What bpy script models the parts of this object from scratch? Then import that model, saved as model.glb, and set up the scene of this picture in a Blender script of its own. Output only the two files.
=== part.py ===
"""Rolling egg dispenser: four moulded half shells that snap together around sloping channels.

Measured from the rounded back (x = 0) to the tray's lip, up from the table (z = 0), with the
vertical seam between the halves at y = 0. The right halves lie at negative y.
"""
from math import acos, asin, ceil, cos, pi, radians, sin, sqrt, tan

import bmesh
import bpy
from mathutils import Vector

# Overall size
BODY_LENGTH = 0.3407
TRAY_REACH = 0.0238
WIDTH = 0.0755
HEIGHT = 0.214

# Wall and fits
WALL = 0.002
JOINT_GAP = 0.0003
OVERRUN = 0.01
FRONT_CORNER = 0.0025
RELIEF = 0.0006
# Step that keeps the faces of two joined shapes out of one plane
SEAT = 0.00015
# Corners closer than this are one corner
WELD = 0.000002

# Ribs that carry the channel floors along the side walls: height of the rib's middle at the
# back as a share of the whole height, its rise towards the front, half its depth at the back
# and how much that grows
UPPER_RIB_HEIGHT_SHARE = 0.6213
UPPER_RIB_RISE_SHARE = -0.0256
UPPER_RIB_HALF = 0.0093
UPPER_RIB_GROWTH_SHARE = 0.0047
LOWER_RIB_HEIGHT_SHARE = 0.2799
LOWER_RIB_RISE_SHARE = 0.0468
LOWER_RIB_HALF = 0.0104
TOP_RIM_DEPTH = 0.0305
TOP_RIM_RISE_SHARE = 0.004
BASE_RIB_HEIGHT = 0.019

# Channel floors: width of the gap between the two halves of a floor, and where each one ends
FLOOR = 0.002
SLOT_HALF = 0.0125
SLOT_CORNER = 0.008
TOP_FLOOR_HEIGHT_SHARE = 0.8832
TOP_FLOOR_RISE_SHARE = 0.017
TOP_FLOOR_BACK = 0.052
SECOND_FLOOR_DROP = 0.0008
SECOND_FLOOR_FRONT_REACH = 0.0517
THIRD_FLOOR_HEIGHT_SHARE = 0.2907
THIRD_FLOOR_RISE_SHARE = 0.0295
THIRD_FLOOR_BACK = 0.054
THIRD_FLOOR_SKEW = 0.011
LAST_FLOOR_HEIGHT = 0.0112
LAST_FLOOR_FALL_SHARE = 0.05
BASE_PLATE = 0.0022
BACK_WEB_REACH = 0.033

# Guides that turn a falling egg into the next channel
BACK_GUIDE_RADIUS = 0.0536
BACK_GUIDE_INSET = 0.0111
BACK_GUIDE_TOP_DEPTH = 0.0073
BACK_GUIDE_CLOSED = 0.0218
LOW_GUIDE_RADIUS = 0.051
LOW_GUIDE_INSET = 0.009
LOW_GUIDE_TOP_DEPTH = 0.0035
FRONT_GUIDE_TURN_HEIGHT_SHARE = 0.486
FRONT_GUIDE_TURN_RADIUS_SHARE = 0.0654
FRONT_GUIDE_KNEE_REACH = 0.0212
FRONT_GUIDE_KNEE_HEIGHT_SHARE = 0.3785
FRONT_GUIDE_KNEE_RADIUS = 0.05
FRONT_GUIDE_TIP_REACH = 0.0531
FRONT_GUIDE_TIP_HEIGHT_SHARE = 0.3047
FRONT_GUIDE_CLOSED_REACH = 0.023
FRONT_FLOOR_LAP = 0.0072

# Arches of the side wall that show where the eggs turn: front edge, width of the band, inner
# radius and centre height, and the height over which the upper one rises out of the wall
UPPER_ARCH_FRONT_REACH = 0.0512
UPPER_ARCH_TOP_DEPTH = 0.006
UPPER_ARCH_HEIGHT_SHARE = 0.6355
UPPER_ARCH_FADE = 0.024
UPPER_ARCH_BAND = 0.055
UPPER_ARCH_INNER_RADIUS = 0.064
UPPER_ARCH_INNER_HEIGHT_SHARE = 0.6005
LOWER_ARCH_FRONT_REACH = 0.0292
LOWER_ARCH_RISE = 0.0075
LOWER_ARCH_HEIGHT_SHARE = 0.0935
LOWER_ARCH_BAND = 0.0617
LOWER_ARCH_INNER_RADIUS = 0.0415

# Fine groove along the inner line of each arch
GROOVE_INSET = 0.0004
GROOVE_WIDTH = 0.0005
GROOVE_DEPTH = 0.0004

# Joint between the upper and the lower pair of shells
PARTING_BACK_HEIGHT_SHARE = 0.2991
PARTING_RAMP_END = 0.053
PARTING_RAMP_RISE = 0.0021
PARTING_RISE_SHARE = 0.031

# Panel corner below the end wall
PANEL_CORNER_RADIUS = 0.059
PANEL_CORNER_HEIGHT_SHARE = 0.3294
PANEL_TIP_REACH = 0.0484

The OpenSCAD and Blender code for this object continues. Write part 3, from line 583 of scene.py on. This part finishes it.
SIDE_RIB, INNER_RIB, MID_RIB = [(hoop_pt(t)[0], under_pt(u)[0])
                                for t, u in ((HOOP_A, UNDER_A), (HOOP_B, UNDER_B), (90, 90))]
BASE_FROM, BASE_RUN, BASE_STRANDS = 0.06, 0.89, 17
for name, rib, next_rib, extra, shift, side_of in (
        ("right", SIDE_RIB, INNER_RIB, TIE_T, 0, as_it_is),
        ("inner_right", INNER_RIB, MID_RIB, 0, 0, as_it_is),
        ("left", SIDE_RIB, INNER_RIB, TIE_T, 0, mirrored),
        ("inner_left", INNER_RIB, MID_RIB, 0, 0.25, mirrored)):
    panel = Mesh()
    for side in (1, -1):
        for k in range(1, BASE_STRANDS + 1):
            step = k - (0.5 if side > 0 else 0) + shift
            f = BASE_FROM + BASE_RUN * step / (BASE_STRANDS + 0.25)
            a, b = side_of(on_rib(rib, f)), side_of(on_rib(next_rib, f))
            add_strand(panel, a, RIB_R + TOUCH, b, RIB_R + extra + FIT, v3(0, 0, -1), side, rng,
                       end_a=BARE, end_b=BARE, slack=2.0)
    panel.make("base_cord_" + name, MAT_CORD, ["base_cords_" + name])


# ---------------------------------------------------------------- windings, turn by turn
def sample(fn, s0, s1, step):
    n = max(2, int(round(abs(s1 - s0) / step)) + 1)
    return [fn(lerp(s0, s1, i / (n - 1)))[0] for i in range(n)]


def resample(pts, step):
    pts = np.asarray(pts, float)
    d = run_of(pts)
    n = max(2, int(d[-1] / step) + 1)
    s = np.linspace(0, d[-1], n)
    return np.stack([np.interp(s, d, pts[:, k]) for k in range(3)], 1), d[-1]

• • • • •

▶ Exercise goal: From the first line of the data through the line with "WELD = 0.000002", quote each line exactly and add nothing else.

▶ Task output:
What bpy script models the parts of this object from scratch? Then import that model, saved as model.glb, and set up the scene of this picture in a Blender script of its own. Output only the two files.
=== part.py ===
"""Rolling egg dispenser: four moulded half shells that snap together around sloping channels.

Measured from the rounded back (x = 0) to the tray's lip, up from the table (z = 0), with the
vertical seam between the halves at y = 0. The right halves lie at negative y.
"""
from math import acos, asin, ceil, cos, pi, radians, sin, sqrt, tan

import bmesh
import bpy
from mathutils import Vector

# Overall size
BODY_LENGTH = 0.3407
TRAY_REACH = 0.0238
WIDTH = 0.0755
HEIGHT = 0.214

# Wall and fits
WALL = 0.002
JOINT_GAP = 0.0003
OVERRUN = 0.01
FRONT_CORNER = 0.0025
RELIEF = 0.0006
# Step that keeps the faces of two joined shapes out of one plane
SEAT = 0.00015
# Corners closer than this are one corner
WELD = 0.000002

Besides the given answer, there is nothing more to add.